Advancing optical communications have made optical fiber communications networks have long optical paths and complicated branches. Accordingly, the switching of optical fiber paths (transmission paths) between telecommunications circuits has increased in optical communications apparatuses and light transmission apparatuses, resulting in using many optical switches. The purposes of switching optical paths are not only to switch usual telecommunications circuits, but also to recover from troubles by switching a broken transmission path to another normal path, to conduct the maintenance of the switching of optical telecommunications network lines in buildings and areas, to change optical paths in measuring apparatuses, etc. With respect to the branching number of optical paths, there are a 1×2 optical switch for switching one movable optical fiber to two stationary optical fibers, a 1×m or n×m optical switch in which ends of many optical fibers are abutting, etc.
With respect to the switching systems of optical switches, there are a system of switching light-proceeding directions by electrically or optically changing the refractive index or phase of optical paths, a system of switching light-proceeding directions by mechanically moving optical paths, etc. Among them, mechano-optical switches are advantageous in that they suffer little coupling loss of light and have little dependency on the wavelength of transmitted light. Accordingly, proposals have been made to provide mechano-optical switches having various structures depending on various switching purposes and branching numbers.
For instance, a mechano-optical switch described in U.S. Pat. No. 6,169,826 comprises, as shown in FIG. 11, a movable member 30 made of a soft magnetic ceramic, to which end portions of two movable optical fibers 20a, 20b are fixed, a stationary member 32 fixed at a position opposing the movable member 30, four stationary optical fibers 21a, 21b, 21c, 21d fixed to the stationary member 32, an actuator for moving the movable member 30 relative to the stationary member 32, and a means for positioning the movable optical fibers 20a, 20b relative to the stationary optical fibers 21a, 21b, 21c, 21d, the actuator comprising a permanent magnet 52, first and second yokes 50a, 50b opposing each other such that they sandwich the movable member 30 in its moving direction, and coils 51a, 51b mounted to the first and second yokes 50a, 50b. This small, high-reliability mechano-optical switch is now widely used.
Optical telecommunications networks are classified to telecommunications networks of analog lines (called “telecommunications lines”) including long-distance communications between cities, and closed telecommunications networks in companies, etc. [generally called “local area networks (LAN)”]. Some telecommunications networks of analog lines have optical fibers for redundant circuits to minimize troubles by the disruption of optical fibers, with many optical switches used for switching between these optical fibers for redundant circuits. Optical switches for this purpose have a self-holding mechanism consuming electric power only during switching but needing no electric power when optical fibers are coupled. Described in U.S. Pat. No. 6,169,826 as an optical switch suitable for such applications is a latching optical switch comprising movable optical fibers which are moved by energizing coils and held at that position by a permanent magnet.

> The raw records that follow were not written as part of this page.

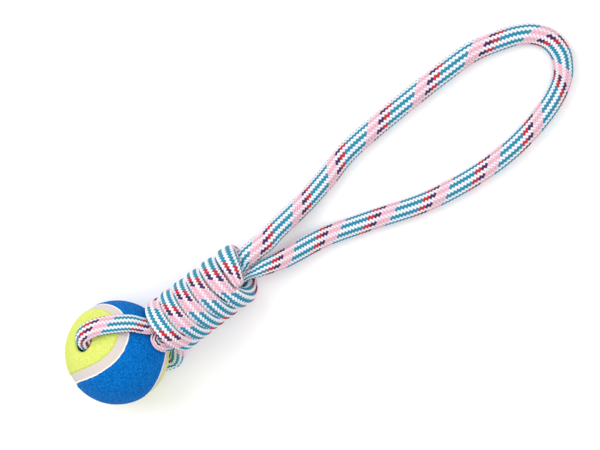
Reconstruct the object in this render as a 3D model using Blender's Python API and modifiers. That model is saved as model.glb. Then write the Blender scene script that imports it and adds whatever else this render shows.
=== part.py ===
"""Dog tug toy: a tennis ball threaded on one braided rope, which is wound into a grip and ends in a hand loop.

The toy lies on the floor, Z up, with its length along X: the ball at -X, the hand loop at +X.
The origin is on the floor, below the middle of the ball and the wound grip together.
Routes are measured from the floor below the ball's centre, and each piece is moved to the origin when it is placed.
"""

import math

import bmesh
import bpy
from mathutils import Euler, Matrix, Vector

# Scale of the tables of route points
MM = 0.001

# Ball
BALL_DIAMETER = 0.0635
FELT_THICKNESS = 0.0030
CORE_WALL = 0.0035
BORE_DIAMETER = 0.0150
SEAM_WIDTH = 0.0062
SEAM_RECESS = 0.0005
SEAM_WAVE_SHARE = 0.212
YELLOW_END = (0, 0, -1)
YELLOW_REACH_SHARE = 0.99
BALL_ROLL_DEGREES = (-44.1, 10.0, -97.2)
BORE_DIRECTION = (-0.380, 0.570, 0.728)

# Rope, free and squeezed into the winding
ROPE_DIAMETER = 0.0124
WOUND_WIDTH_MOST = 0.0118
WOUND_THICKNESS = 0.0106

# Wound grip: it stands off the ball, and its middle starts above the ball's centre and to one side of it
GRIP_DIAMETER = 0.0375
GRIP_STANDOFF = 0.0045
GRIP_RISE = 0.01175
GRIP_SIDE = -0.0052
GRIP_FIRST_TURN = -0.20
GRIP_LAST_TURN = 5.34
GRIP_FLOOR_TURN = 4.7
WOUND_PITCH = 0.0097
WOUND_START_SWEEP_SHARE = 0.42
GRIP_SIDE_DRIFT = 0.0006
GRIP_LEAN_AT_BALL = 0.0056
GRIP_LEAN_AT_MOUTH = 0.0022

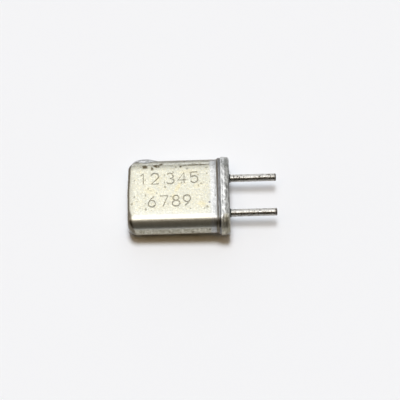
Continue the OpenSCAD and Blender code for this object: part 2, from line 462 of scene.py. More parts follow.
def make_can(material):
    """The drawn can: slightly dented, with its vent and its cut figures."""
    can = swept_oval("can_shell", cover_line())
    soften_corners(can)
    weigh(can, "dented", lambda place: 0.3 + 0.7 * ramp(place.y, -3.4, 0.8))
    roughen(can, 2.4, 0.02, 1.0, "dented", 1)
    modify(can, "SOLIDIFY", thickness=COVER_WALL * MM, offset=-1, use_even_offset=True)
    join_or_cut(can, vent_post("vent_tool", -PAST, PAST), "DIFFERENCE")
    join_or_cut(can, mark_tool(), "DIFFERENCE")
    finish_piece(can, material, "cover")
    return can


# ---------------------------------------------------------------- the solder
# The drop's line over the can's side: each point's place along the can, and its height.
DROP_LINE = [
    (0.3, -0.72), (0.5, -0.42), (0.75, -0.13), (1.05, 0.07), (1.4, 0.2), (1.9, 0.295),
    (2.5, 0.325), (3.05, 0.28), (3.55, 0.18), (4.0, 0.06), (4.35, -0.02), (4.8, -0.1),
]


def can_core():
    """The can's outer shape as one solid, closed across its mouth."""
    core = swept_oval("core_tool", cover_line(), round_steps=64, flat_steps=2)
    soften_corners(core)
    pick(core)
    edit()
    bpy.ops.mesh.select_mode(type="EDGE")
    bpy.ops.mesh.select_all(action="DESELECT")
    bpy.ops.mesh.select_non_manifold()
    bpy.ops.mesh.edge_face_add()
    bpy.ops.mesh.select_all(action="SELECT")
    bpy.ops.mesh.normals_make_consistent(inside=False)
    leave()
    return core


def make_vent_drop(material):
    """A drop of solder over the vent, cut to the can's round side, on a plug in its hole."""
    side_r = DROP_R - DROP_H
    rise = [(side_r + height, z) for z, height in curved(DROP_LINE)]
    low, high = rise[0][1], rise[-1][1]
    line = [(0, low), (0.4, low)] + rise + [(0.8, high), (0.4, high), (0, high)]
    drop = spun("vent_drop", line, HALF_GAP + DROP_SHIFT, steps=120)
    roughen(drop, 0.8, 0.05, 1.0)
    join_or_cut(drop, can_core(), "DIFFERENCE")
    join_or_cut(drop, vent_post("plug_tool", -COVER_WALL, DROP_H / 2), "UNION")
    finish_piece(drop, material, "vent_solder", 50)
    return drop


# The bead's outer line, as (radius, height above the skirt's lower end), from its foot on
# the skirt, over its crown, to its inner lip.
BEAD_LINE = [
    (2.07, 0.13), (2.13, 0.155), (2.18, 0.185), (2.215, 0.23), (2.238, 0.285), (2.248, 0.35),
    (2.25, 0.42), (2.25, 0.49), (2.246, 0.59), (2.24, 0.71), (2.225, 0.85), (2.195, 1.0),
    (2.15, 1.13), (2.09, 1.24), (2.01, 1.33), (1.92, 1.38), (1.83, 1.39), (1.75, 1.36),
    (1.67, 1.29), (1.62, 1.2),
]
# The bead's inner side lies BEAD_SINK inside the skirt's sheet, from BEAD_HEEL upwards.
BEAD_SINK = 0.04
BEAD_HEEL = 0.16


def bead_free(place):
    """How far a point of the bead is from the metal that the solder wets, from 0 to 1."""
    if place.z > COVER_LEN:
        return ramp(place.z, COVER_LEN + 0.02, 0.12)
    return ramp(math.hypot(place.x, max(abs(place.y) - HALF_GAP, 0)), SKIRT_R + 0.02, 0.1)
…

The LAN-type optical telecommunications network has a closed light loop as a whole, with optical fibers connected by terminal devices on the loop. Introduced light signals are once converted to electric signals, and electric signals passing through copper lines from the terminal devices are subjected to necessary treatments for transmitting to or receiving from a LAN, converted to light signals and then return to the loop. Though there is no problem in this telecommunications network as long as each terminal works normally, the failure of one terminal stops light signals from being sent, resulting in the breakdown of the entire telecommunications network. To prevent this problem, an optical switch for cutting the failed terminal away from the light loop at the time of abnormality should be provided. In this case, a non-latching optical switch in which movable optical fibers automatically return to a predetermined “home position” when a normal electric signal is stopped is more preferable than the above latching optical switch in which movable optical fibers are kept at a holding position. Though the optical switch described in U.S. Pat. No. 6,169,826 has a small, high-reliability structure using an electromagnetic force for switching operation, it is not a non-latching type. It may be contemplated to use a spring force for returning without electric power, but the structure of the electromagnetically operated optical switch described in U.S. Pat. No. 6,169,826 would become complicated if a spring mechanism is added thereto.